As classes at Apax Leaders centers across Ho Chi Minh City have been canceled over the past several years, parents began flocking to campuses to demand tuition refunds.
Aside from issues dealing with disgruntled parents, Apax Leaders employees started quitting their jobs in droves due to issues with the company, creating a vicious cycle of canceled classes and angry parents.
“It is impossible for Apax Leaders to make further tuition refunds," the company recently said in a statement.
“We have had to suspend in-person classes in Apax [Leaders] centers in Ho Chi Minh City to ensure safety for students and teachers while we search for a solution.
According to Apax Leaders, it sent parents a new tuition refund roadmap on November 4 last year in the hope that parents would support the center chain as it sought to improve revenues and reopen its venues for in-person learning.
Many parents, however, did not approve of the plan and chose to protest in front of Apax Leaders campuses – a move that the company claimed led non-affiliated parents to feel uneasy sending their own children to the centers, thus hurting the bottom line, shaking investor confidence in the chain, and causing more delays in reopening.

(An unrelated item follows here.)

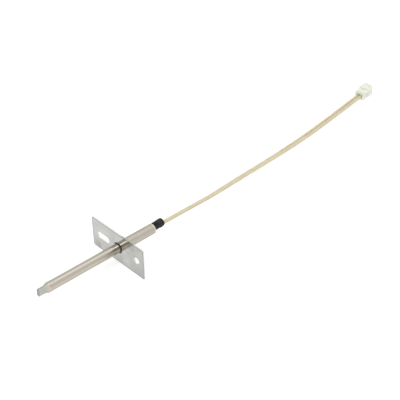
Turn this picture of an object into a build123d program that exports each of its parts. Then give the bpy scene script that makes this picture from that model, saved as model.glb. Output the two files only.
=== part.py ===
from build123d import *
import os
from math import cos, pi, radians, sin, tan

# A flange-mounted temperature probe: a stainless sheath tube with a pinched tip, an upright
# mounting flange, a rear sleeve, a heat-shrink sleeve and two insulated leads to a plug.
# The origin is on the probe's axis, at the flange's rear (seating) face. +X runs along the
# probe to its tip, +Z is up, and the part stands on a surface at the flange's lower edge.

# Mounting flange
FLANGE_LENGTH = 51.3
FLANGE_CENTRE_Y = -0.3
FLANGE_HEIGHT = 23.0
FLANGE_THICKNESS = 0.9
FLANGE_CORNER_RADIUS = 1.5
FLANGE_EDGE_ROUND = 0.12
SCREW_HOLE_RADIUS = 2.4
SCREW_HOLE_Y = 18.4
SLOT_CENTRE_Y = -14.8
SLOT_LENGTH = 12.0
SLOT_WIDTH = 5.0
SURFACE_Z = -FLANGE_HEIGHT / 2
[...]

All of these issues, it said, resulted in its current failure to reimburse parents for tuition fees.
According to the statement, the company will hold a meeting with parents this month to discuss an appropriate and feasible solution.

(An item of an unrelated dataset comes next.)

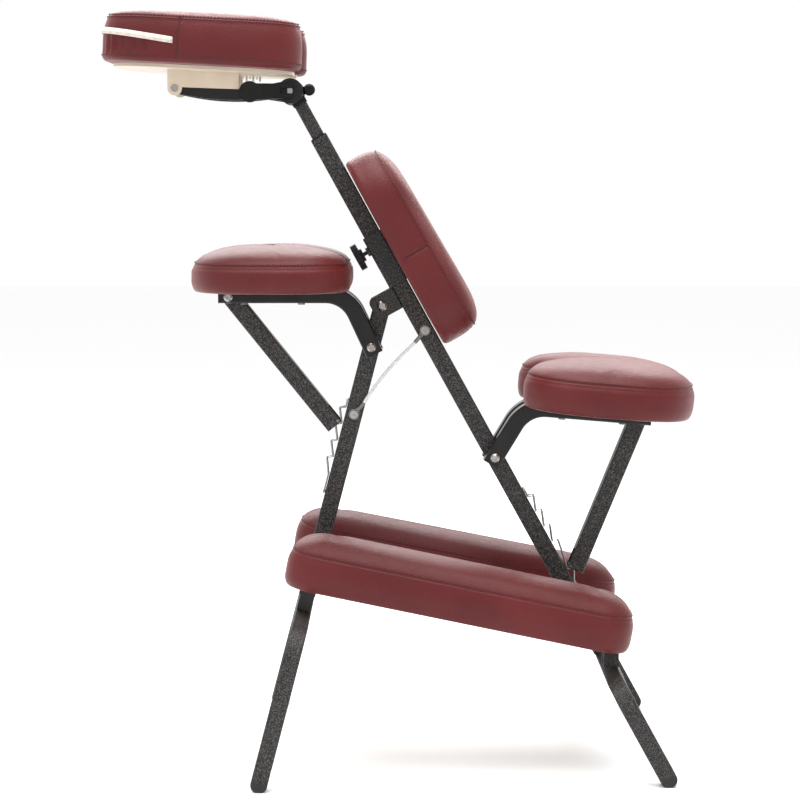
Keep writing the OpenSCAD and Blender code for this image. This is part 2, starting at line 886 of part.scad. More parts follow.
// Cast block on the head post: socket below, barrel across the top, lug for the cap behind
module hub_block() {
    color("#141414") difference() {
        union() {
            place(hub, 0) cross_pin(hub_r - 1, 2 * barrel_half);
            on_main_tube(hub_s) translate([0, 0, -hub_r - 4])
                linear_extrude(hub_r) solid_section(post_w + 3);
            translate([hub[0], 0, hub[1]]) rotate([90, 0, 0]) linear_extrude(12, center = true)
                polygon([[0, hub_r - 2], [22, 6], [22, -2], [0, -hub_r + 2]]);
            translate([hub[0] + 26.5, 0, hub[1] + 3]) cross_pin(7.5, 12);
        }
        place(hub, 0) cross_pin(bolt_r + pin_gap, 4 * barrel_half);
    }
}

module hub_cap() {
    color("#0f0f0f") translate([hub[0] + 26.5, -6, hub[1] + 3]) rotate([90, 0, 0]) {
        cylinder(r = 8.6, h = 5);
        translate([0, 0, 5]) cylinder(r1 = 8.6, r2 = 6.2, h = 2.5, $fn = 48);
    }
}

// Outline of a curved arm between the rivet and the hub
function arc_between(a, b, sag, n) = [
    for (i = [0:n])
        let (t = i / n, p = a + (b - a) * t) [p[0], p[1] - sag * 4 * t * (1 - t)]
];
function reversed(p) = [for (i = [len(p) - 1:-1:0]) p[i]];

// Two curved arms, one each side of the face opening, joined by a tube around the rivet
module cradle_arm() {
    neck = [hub[0] - hub_r - 10, hub[1] + 1];
    top = arc_between([rivet[0], rivet[1] + 5.5], neck + [0, 7], 5, 16);
    low = arc_between([rivet[0], rivet[1] - 6.5], neck - [0, 10], 7, 16);
    color("#1a1a1b") difference() {
        union() {
            place(rivet, 0) cross_pin(6.5, 2 * arm_outer);
            for (m = [-1, 1]) translate([0, m * (arm_outer + arm_inner) / 2, 0]) rotate([90, 0, 0])
                linear_extrude(arm_outer - arm_inner, center = true) {
                    polygon(concat(top, reversed(low)));
                    translate(hub) circle(hub_r);
                    polygon([
                        neck + [-14, 7], [hub[0], hub[1] + hub_r - 3],
                        [hub[0], hub[1] - hub_r + 3], neck - [14, 10]
                    ]);
                }
        }
        place(rivet, 0) cross_pin(3 + pin_gap, 4 * arm_outer);
        place(hub, 0) cross_pin(bolt_r, 4 * arm_outer);
    }
}

// Bolt through the hub: nut on the far side, eye for the cam lever on the near side
module hub_bolt() {
    color("#b9bcc0") difference() {
        union() {
            place(hub, 0) cross_pin(bolt_r, 2 * arm_outer + 1);
            translate([hub[0] - 3.5, -lever_near - 0.5, hub[1] - 3.5]) cube([7, lever_near - arm_outer, 7]);
            translate([hub[0], arm_outer, hub[1]]) rotate([-90, 0, 0]) cylinder(r = 7, h = 5, $fn = 6);
        }
        translate([hub[0], -cam_y, hub[1]]) cylinder(r = 2, h = 20, center = true);
    }
}

module cam_pin() {
    color("#b9bcc0") translate([hub[0], -cam_y, hub[1]]) cylinder(r = 2, h = 20, center = true);
}

// Lever lying along the arm: round thumb end, flat body, forked cam end over the bolt's eye
module cam_lever() {
    tip = [hub[0] - 58.5, hub[1] - 1.2];
    thick = lever_near - lever_far;
    color("#131313") difference() {
        union() {
            translate([0, -lever_far, 0]) rotate([90, 0, 0]) linear_extrude(thick) {
                translate(tip) circle(15.4);
                polygon([
                    [tip[0] - 1, tip[1] + 12.2], [hub[0], hub[1] + 10.4],
                    [hub[0], hub[1] - 10.4], [tip[0] - 1, tip[1] - 12.2]
                ]);
            }
            translate([hub[0], -cam_y, hub[1]]) cylinder(r = thick / 2, h = 20.8, center = true);
        }
        translate([hub[0] - 14, -lever_near - 1, hub[1] - 4.2]) cube([30, thick + 2, 8.4]);
        translate([hub[0], -cam_y, hub[1]]) cylinder(r = 2 + pin_gap, h = 60, center = true);
    }
}

// Horseshoe: rounded oblong with a face opening that runs out through the rear end
module horseshoe(l, w, grow) {
    difference() {
        rounded(l, w, face_corner);
        translate([face_hole_x, 0]) circle(46 - grow, $fn = 64);
        translate([face_hole_x, -face_slot + grow]) square([l, 2 * (face_slot - grow)]);
    }
}

module on_platform() {
    translate([platform_x, 0, platform_z]) rotate([0, platform_tilt, 0]) children();
}

// Moulded tray: horseshoe plate with a flange and ear on each side for the rivet, and short ribs
module face_platform() {
    flange = 4.6;
    flange_y = arm_outer + 0.4 + flange / 2;
    color("#e4dccb") difference() {
        union() {
            on_platform() {
                linear_extrude(plate_t) horseshoe(face_len - 26, face_w - 70, 4);
                for (m = [-1, 1], x = [57, 67, 77])
                    translate([x, m * (flange_y - 3), -3.6]) cube([2.5, 12, 8], center = true);
            }
            for (m = [-1, 1]) translate([0, m * flange_y, 0]) rotate([90, 0, 0])
                linear_extrude(flange, center = true) {
                    translate(rivet) circle(10.5);
                    polygon([
                        [rivet[0] - 10.5, rivet[1]], [rivet[0] - 10.5, platform_z + 4],
                        [hub[0] - 74.5, platform_z], [hub[0] - 74.5, rivet[1] - 1.5],
                        [rivet[0] + 8, rivet[1] + 1.5]
                    ]);
                }
        }
        place(rivet, 0) cross_pin(3, 4 * arm_outer);
        on_platform() translate([-200, -150, plate_t]) cube([400, 300, 20]);
    }
}

module platform_rivet() {
    color("#b9bcc0") place(rivet, 0) {
        cross_pin(3, 2 * arm_outer + 10);
        for (m = [-1, 1]) translate([0, m * (arm_outer + 6.1), 0]) cross_pin(5.4, 2.2);
    }
}

module face_cushion() {
    color("#8c3f45") on_platform() translate([0, 0, plate_t]) {
        linear_extrude(face_t - 14) horseshoe(face_len, face_w, 0);
        translate([0, 0, face_t - 14]) linear_extrude(14, scale = 0.93) horseshoe(face_len, face_w, 0);
    }
}

// ---------------------------------------------------------------- assembly

main_tube();
top_bush();
rear_leg_frame();
rear_foot_caps();
hinge_bracket();
hinge_bolt();
seat_rack();
seat_pivot_bolt();
cable_upper_bolt();
cable_upper_eyelet();
stay_cable();
knee_hinge_lugs();
knee_hinge_pin();
front_post();
front_leg_frame();
front_foot_caps();
arm_rack();
arm_pivot_bolt();
cable_lower_bolt();
cable_lower_eyelet();
knee_rail_left();
knee_rail_right();
knee_saddles();
knee_board_left();
knee_board_right();
knee_cushion_left();
knee_cushion_right();
knee_pad_screws();
seat_bar_left();
seat_bar_right();
seat_board();
seat_cushion();
seat_strut_bolt();
seat_pad_screws();
seat_strut();
seat_strut_pin();
arm_bar_left();
arm_bar_right();
arm_board();
arm_cushion();
arm_strut_bolt();
arm_pad_screws();
arm_strut();
arm_strut_pin();
chest_sleeve();
chest_plate();
chest_board();
chest_cushion();
clamp_knob();
head_post();
hub_block();
hub_cap();
cradle_arm();
hub_bolt();
cam_pin();
cam_lever();
face_platform();
platform_rivet();
face_cushion();
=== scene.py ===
"""Kneeling massage chair: upholstery, hardware, materials, light and camera over the CAD model."""

import json
import math

import bmesh
import bpy
import numpy as np
from mathutils import Matrix, Vector, noise


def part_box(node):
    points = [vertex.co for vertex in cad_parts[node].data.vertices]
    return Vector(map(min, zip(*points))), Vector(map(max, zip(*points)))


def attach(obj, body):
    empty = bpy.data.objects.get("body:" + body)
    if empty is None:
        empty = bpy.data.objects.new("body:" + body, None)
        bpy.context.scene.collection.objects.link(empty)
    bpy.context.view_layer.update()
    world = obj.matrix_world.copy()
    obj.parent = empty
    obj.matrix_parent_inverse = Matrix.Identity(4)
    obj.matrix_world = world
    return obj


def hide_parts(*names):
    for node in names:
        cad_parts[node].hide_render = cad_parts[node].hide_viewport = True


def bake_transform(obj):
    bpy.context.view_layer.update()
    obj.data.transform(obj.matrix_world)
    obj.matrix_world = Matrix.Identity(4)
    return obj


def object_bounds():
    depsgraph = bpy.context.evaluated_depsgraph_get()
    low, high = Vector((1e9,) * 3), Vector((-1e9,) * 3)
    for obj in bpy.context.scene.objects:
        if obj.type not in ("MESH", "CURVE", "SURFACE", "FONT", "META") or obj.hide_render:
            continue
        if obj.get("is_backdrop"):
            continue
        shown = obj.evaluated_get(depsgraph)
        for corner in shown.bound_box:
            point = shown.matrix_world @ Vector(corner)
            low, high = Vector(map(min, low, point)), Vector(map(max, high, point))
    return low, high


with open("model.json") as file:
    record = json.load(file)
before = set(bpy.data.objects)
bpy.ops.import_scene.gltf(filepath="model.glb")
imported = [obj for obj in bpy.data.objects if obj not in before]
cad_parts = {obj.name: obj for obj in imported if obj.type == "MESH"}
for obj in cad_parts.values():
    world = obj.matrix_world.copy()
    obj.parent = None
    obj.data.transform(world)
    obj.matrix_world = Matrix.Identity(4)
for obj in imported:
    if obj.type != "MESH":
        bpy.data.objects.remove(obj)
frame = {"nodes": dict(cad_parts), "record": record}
cad_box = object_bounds()
slot_of = {s["node"]: s["material_slot"] for s in frame["record"]["subparts"]}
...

It pledged to fulfill its obligations to parents who demand tuition refunds and those who want their children to continue learning at Apax Leaders centers.
After receiving the announcement, D.T. Phuc, a parent in Ho Chi Minh City, said he has completely lost trust in promises made by Apax Leaders.
“I do not want to hear promises; I just want my money back," Phuc said.
“As a [Vietnamese] citizen, I request that competent agencies investigate the case to protect the legal and legitimate rights of citizens.
The case involving Apax Leaders is a fraud and [the chain] deserves strict punishment."
In November 2022, many parents accused Apax Leaders centers of having collected tuition fees for long-term courses but failing to arrange classes.
Many former employees denounced the chain for failing to pay their salaries.
Nguyen Ngoc Thuy, also known as Shark Thuy, chairman of Apax Holdings JSC, the owner of Apax Leaders, committed on April 9 last year that the chain would begin refunding the tuition fees from October 9, 2023.
Apax Leaders was meant to give back 20 percent in a first installment, with the following four 20-percent installments scheduled for November 20 and December 20 last year and March 20 and April 20 this year.
However, many parents affirmed that they had yet to receive their refunds. As such, hundreds of parents gathered at Apax Leaders centers in Ho Chi Minh City to demand such payments.
The chain later made a new pledge to refund the tuition fees to parents, extending the payment period by nearly two years.
It said it would repay the tuition fees in three installments to those parents who had not received the monies committed by Thuy, explaining that it would refund five percent of the prepaid tuition fees in a first installment slated for December 31 last year.
The second installment of five percent was scheduled for April 28, 2024.
From July 30, 2024, Apax Leaders would pay back five percent to parents per month, on the 30th day at the latest.
Put differently, by the end of December 2025, parents would receive a full refund of their money.